→ Instruction
Repeat the whole listing exactly as written.

→ Material
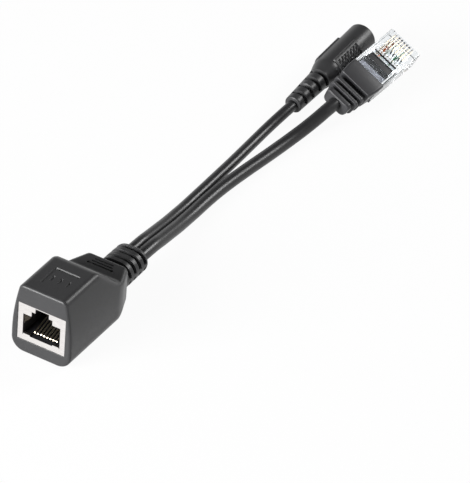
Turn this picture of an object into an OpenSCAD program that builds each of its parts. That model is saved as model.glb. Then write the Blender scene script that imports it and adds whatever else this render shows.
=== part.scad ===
// Power-over-network adapter lead: a moulded housing with a network jack, and two short
// leads that leave it through one strain relief, one to a power socket and one to a network plug.
// X runs across the jack, Y along the leads, Z up. The origin is on the surface it lies on,
// under the middle of the housing with its strain relief.

/* [Housing] */
// Widest width of the housing
housing_width = 19.4; // [18:0.1:24]
// Width across the flat top
housing_top_width = 15.6; // [12:0.1:17]
// Height of the housing
housing_height = 22.6; // [20:0.1:28]
// Length of the housing without its strain relief
housing_length = 34; // [33:0.5:46]
// Length of the flat top, from the front
top_length = 17; // [12:0.5:22]
// Length of the slope between the flat top and the lower flat
slope_length = 9.5; // [6:0.5:10.5]
// Height of the lower flat behind the slope
lower_flat_height = 14; // [11.5:0.1:15]
// Width of the rear end, between its chamfered corners
rear_width = 13.4; // [12:0.1:16]
// Length of the chamfered rear corners
rear_chamfer_length = 7.5; // [3:0.5:9]
// Radius of the long lower edges
lower_edge_r = 4.2; // [2:0.1:5]
// Radius of the long upper edges
upper_edge_r = 1.3; // [0.5:0.1:2.5]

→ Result
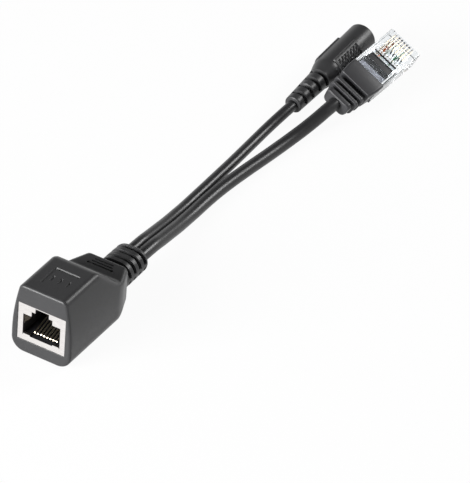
Turn this picture of an object into an OpenSCAD program that builds each of its parts. That model is saved as model.glb. Then write the Blender scene script that imports it and adds whatever else this render shows.
=== part.scad ===
// Power-over-network adapter lead: a moulded housing with a network jack, and two short
// leads that leave it through one strain relief, one to a power socket and one to a network plug.
// X runs across the jack, Y along the leads, Z up. The origin is on the surface it lies on,
// under the middle of the housing with its strain relief.

/* [Housing] */
// Widest width of the housing
housing_width = 19.4; // [18:0.1:24]
// Width across the flat top
housing_top_width = 15.6; // [12:0.1:17]
// Height of the housing
housing_height = 22.6; // [20:0.1:28]
// Length of the housing without its strain relief
housing_length = 34; // [33:0.5:46]
// Length of the flat top, from the front
top_length = 17; // [12:0.5:22]
// Length of the slope between the flat top and the lower flat
slope_length = 9.5; // [6:0.5:10.5]
// Height of the lower flat behind the slope
lower_flat_height = 14; // [11.5:0.1:15]
// Width of the rear end, between its chamfered corners
rear_width = 13.4; // [12:0.1:16]
// Length of the chamfered rear corners
rear_chamfer_length = 7.5; // [3:0.5:9]
// Radius of the long lower edges
lower_edge_r = 4.2; // [2:0.1:5]
// Radius of the long upper edges
upper_edge_r = 1.3; // [0.5:0.1:2.5]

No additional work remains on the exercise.